_Set problem:_ Reproduce exactly the lines of the material beneath, from the line that contains "for item in" to the line that contains "the crystals, as", both included, and no other lines.

_Information provided:_
===============
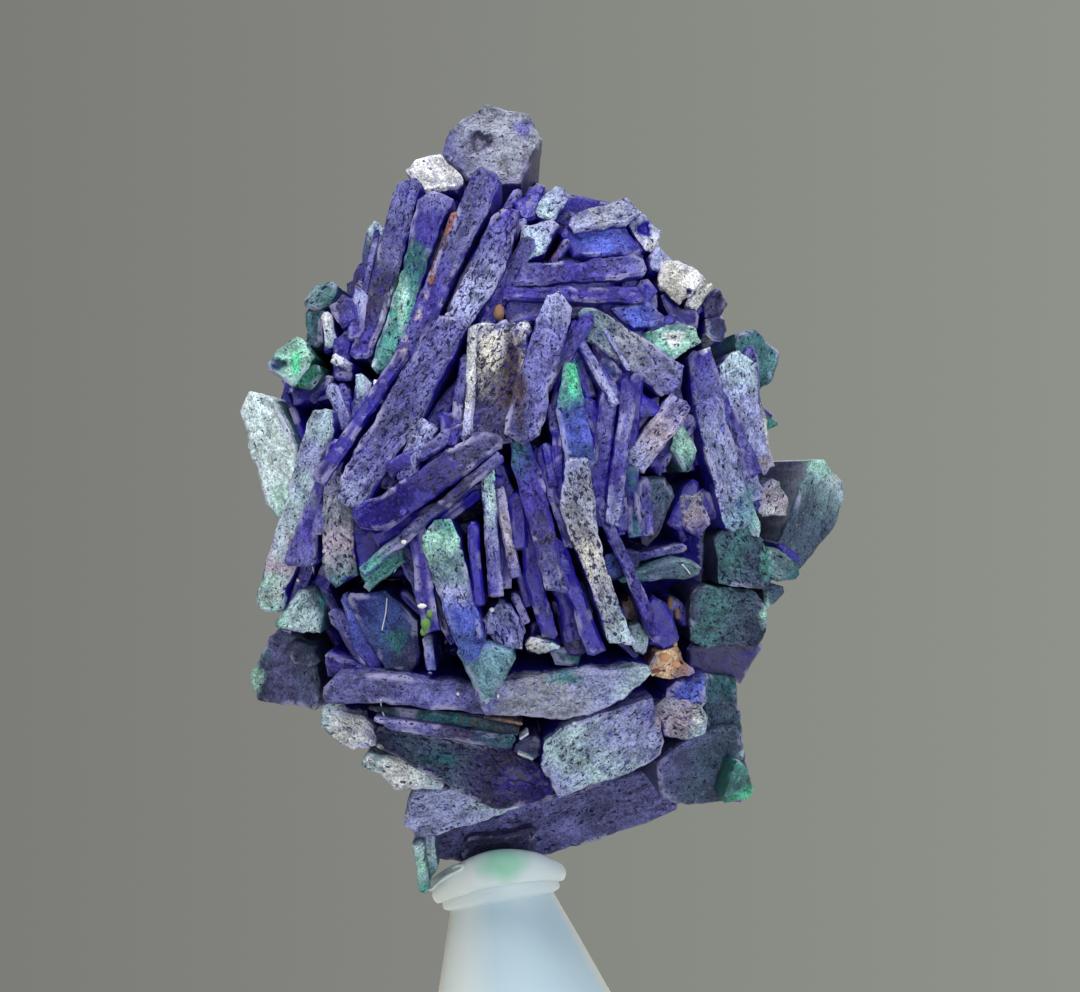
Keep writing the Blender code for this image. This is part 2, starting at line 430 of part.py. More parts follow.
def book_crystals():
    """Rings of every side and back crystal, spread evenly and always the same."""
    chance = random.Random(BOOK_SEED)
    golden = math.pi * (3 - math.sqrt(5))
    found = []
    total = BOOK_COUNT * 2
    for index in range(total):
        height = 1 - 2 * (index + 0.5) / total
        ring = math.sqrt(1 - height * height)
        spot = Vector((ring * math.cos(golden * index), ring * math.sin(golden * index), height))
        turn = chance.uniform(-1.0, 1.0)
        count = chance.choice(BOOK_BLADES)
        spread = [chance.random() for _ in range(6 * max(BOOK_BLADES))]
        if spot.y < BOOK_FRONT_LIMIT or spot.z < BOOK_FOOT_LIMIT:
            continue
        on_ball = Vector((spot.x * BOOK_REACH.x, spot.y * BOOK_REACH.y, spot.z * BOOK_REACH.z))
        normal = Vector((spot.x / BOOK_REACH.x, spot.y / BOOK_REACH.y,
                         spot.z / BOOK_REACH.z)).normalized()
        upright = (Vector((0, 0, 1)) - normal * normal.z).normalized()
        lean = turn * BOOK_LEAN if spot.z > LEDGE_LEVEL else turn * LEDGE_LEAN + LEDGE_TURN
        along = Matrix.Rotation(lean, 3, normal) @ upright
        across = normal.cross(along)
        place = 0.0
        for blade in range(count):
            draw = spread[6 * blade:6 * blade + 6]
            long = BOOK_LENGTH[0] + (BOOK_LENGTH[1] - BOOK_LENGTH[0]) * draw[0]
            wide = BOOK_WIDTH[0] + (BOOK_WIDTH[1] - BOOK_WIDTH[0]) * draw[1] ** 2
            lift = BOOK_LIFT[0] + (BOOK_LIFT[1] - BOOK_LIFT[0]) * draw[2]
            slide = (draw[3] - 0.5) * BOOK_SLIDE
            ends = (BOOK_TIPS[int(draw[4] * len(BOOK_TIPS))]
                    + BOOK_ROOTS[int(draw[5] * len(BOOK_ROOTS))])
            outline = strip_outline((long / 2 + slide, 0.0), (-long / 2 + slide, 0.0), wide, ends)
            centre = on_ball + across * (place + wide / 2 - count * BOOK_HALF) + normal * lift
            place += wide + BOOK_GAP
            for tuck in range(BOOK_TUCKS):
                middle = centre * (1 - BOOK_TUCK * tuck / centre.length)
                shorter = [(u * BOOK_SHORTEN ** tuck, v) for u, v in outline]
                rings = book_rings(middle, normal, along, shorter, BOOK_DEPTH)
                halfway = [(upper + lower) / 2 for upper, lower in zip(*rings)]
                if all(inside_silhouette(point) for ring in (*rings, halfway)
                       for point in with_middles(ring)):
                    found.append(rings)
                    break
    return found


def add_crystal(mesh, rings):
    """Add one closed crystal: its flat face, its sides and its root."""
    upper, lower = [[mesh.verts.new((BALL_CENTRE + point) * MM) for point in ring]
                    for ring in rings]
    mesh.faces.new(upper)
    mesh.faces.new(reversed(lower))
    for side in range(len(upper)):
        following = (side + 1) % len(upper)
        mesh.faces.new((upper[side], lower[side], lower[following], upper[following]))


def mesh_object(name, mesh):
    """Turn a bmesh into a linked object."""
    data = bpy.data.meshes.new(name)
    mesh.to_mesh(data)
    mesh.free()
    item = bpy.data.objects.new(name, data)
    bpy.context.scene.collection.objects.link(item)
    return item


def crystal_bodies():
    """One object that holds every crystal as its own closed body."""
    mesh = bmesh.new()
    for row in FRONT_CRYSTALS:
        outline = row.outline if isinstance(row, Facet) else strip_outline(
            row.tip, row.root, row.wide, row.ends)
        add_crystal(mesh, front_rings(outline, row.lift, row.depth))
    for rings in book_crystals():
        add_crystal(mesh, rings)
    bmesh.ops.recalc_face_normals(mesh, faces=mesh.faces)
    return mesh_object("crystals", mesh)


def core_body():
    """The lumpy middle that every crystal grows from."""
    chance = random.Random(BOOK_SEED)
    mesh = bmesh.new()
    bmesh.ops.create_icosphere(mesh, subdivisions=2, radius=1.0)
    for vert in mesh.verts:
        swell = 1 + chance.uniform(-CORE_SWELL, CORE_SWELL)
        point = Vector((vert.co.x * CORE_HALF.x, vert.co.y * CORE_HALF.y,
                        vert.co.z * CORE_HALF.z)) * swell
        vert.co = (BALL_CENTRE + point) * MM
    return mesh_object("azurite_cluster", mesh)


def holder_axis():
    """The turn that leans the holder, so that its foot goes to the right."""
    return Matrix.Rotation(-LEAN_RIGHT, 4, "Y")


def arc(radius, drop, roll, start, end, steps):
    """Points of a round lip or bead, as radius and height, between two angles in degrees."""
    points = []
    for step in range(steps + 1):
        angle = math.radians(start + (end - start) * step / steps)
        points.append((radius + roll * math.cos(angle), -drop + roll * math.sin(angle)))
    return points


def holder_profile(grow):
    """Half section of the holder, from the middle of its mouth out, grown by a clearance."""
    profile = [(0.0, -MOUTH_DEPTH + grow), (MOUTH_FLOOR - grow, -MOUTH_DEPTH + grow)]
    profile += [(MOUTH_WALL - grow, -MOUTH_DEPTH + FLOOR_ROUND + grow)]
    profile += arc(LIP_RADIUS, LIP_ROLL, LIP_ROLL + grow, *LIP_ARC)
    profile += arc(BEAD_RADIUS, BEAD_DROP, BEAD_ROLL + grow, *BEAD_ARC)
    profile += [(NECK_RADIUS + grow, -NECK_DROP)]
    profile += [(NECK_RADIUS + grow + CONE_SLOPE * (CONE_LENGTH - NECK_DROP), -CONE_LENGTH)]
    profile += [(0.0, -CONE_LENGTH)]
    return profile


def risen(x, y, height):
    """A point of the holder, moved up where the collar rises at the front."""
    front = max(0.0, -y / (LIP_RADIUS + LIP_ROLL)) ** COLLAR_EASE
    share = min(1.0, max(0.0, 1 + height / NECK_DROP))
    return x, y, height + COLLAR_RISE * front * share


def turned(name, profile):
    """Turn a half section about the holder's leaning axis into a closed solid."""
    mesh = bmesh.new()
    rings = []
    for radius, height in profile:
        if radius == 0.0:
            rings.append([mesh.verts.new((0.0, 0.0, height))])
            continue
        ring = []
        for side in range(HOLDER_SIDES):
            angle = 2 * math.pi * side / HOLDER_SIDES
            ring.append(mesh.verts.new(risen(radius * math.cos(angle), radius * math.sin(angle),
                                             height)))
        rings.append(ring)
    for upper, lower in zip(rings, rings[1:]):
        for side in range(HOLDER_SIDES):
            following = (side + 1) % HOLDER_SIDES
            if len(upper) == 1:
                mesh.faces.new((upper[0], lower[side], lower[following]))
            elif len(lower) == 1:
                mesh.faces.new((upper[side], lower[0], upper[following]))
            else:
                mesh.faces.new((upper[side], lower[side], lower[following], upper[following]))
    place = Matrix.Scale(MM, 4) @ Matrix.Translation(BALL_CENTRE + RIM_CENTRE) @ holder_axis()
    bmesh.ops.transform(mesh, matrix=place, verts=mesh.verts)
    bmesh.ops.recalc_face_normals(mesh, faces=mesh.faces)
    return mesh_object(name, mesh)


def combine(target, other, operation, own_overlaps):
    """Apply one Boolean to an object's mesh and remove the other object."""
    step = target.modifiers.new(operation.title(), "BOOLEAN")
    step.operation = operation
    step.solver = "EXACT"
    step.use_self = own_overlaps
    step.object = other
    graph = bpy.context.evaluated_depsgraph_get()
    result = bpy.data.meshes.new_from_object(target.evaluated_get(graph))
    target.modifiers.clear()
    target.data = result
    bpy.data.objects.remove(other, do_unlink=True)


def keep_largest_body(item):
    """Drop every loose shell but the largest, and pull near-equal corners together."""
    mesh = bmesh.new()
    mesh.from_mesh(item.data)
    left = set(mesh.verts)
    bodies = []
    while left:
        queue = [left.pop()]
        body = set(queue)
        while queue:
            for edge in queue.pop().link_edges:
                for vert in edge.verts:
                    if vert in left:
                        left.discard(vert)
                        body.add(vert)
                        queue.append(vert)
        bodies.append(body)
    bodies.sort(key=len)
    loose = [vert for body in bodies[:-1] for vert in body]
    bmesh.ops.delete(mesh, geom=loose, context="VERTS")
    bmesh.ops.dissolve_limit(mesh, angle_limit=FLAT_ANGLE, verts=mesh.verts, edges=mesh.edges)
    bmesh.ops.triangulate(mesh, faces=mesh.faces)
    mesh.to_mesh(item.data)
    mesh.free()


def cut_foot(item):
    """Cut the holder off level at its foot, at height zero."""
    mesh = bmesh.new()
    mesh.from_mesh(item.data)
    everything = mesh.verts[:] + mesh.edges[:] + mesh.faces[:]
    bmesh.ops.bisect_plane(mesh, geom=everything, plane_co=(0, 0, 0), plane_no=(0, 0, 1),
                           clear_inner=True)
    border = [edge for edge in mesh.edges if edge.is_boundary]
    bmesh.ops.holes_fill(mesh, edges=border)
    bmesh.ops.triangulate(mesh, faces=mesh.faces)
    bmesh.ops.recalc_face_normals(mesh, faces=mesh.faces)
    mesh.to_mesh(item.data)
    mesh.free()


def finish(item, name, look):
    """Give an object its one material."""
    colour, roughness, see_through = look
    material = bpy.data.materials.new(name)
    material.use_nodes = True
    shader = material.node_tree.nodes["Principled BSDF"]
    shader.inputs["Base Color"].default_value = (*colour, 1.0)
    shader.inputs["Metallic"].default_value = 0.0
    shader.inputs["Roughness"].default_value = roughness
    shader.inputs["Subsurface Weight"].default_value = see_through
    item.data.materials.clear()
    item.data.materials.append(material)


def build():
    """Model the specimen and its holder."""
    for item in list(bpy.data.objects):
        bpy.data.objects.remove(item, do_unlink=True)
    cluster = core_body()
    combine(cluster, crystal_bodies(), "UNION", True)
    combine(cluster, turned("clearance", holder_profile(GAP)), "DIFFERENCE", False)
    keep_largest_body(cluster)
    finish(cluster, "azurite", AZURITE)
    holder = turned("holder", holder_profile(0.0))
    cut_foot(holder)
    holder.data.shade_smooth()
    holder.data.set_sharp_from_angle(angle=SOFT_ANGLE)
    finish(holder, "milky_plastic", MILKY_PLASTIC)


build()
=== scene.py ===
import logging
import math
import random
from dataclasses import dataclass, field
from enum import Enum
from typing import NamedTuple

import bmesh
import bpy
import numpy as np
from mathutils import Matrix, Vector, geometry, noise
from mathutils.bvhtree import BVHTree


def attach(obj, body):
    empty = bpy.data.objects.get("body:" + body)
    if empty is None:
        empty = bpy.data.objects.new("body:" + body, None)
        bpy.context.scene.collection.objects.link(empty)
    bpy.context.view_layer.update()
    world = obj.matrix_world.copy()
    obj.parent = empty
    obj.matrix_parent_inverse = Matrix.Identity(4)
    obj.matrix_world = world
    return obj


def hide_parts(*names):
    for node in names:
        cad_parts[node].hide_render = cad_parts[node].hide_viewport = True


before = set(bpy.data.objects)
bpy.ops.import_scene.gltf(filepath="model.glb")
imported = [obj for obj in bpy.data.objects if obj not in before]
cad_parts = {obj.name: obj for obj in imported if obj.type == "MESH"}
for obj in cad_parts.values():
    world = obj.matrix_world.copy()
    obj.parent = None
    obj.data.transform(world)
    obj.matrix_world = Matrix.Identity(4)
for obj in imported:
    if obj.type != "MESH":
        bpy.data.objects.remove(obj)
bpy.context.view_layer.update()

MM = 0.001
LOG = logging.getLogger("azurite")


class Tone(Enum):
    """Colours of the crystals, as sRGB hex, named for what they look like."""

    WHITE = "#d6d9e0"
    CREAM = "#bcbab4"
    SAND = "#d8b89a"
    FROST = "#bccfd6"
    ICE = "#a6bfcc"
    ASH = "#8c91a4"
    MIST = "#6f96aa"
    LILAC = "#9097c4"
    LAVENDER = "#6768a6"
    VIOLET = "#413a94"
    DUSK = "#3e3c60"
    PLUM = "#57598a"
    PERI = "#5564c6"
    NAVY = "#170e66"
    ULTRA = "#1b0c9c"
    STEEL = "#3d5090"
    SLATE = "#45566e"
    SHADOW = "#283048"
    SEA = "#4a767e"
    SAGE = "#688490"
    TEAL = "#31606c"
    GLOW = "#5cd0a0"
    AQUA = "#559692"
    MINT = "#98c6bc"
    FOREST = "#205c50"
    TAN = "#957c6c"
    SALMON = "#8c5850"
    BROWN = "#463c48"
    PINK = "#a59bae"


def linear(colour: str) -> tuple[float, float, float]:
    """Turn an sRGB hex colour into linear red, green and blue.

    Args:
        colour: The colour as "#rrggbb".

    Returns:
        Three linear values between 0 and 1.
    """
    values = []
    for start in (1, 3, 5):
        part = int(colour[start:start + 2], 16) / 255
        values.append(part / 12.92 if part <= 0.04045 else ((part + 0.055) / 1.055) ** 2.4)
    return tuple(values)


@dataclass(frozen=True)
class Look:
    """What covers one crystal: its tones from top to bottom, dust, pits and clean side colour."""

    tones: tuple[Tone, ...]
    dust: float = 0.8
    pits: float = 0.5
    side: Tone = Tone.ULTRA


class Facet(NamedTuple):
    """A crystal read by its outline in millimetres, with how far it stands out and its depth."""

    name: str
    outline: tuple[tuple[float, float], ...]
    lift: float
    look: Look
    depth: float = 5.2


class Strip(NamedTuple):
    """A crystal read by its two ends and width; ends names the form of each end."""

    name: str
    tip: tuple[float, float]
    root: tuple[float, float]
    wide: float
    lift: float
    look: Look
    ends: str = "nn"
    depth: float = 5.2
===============
_Result below:_
    for item in list(bpy.data.objects):
        bpy.data.objects.remove(item, do_unlink=True)
    cluster = core_body()
    combine(cluster, crystal_bodies(), "UNION", True)
    combine(cluster, turned("clearance", holder_profile(GAP)), "DIFFERENCE", False)
    keep_largest_body(cluster)
    finish(cluster, "azurite", AZURITE)
    holder = turned("holder", holder_profile(0.0))
    cut_foot(holder)
    holder.data.shade_smooth()
    holder.data.set_sharp_from_angle(angle=SOFT_ANGLE)
    finish(holder, "milky_plastic", MILKY_PLASTIC)


build()
=== scene.py ===
import logging
import math
import random
from dataclasses import dataclass, field
from enum import Enum
from typing import NamedTuple

import bmesh
import bpy
import numpy as np
from mathutils import Matrix, Vector, geometry, noise
from mathutils.bvhtree import BVHTree


def attach(obj, body):
    empty = bpy.data.objects.get("body:" + body)
    if empty is None:
        empty = bpy.data.objects.new("body:" + body, None)
        bpy.context.scene.collection.objects.link(empty)
    bpy.context.view_layer.update()
    world = obj.matrix_world.copy()
    obj.parent = empty
    obj.matrix_parent_inverse = Matrix.Identity(4)
    obj.matrix_world = world
    return obj


def hide_parts(*names):
    for node in names:
        cad_parts[node].hide_render = cad_parts[node].hide_viewport = True


before = set(bpy.data.objects)
bpy.ops.import_scene.gltf(filepath="model.glb")
imported = [obj for obj in bpy.data.objects if obj not in before]
cad_parts = {obj.name: obj for obj in imported if obj.type == "MESH"}
for obj in cad_parts.values():
    world = obj.matrix_world.copy()
    obj.parent = None
    obj.data.transform(world)
    obj.matrix_world = Matrix.Identity(4)
for obj in imported:
    if obj.type != "MESH":
        bpy.data.objects.remove(obj)
bpy.context.view_layer.update()

MM = 0.001
LOG = logging.getLogger("azurite")


class Tone(Enum):
    """Colours of the crystals, as sRGB hex, named for what they look like."""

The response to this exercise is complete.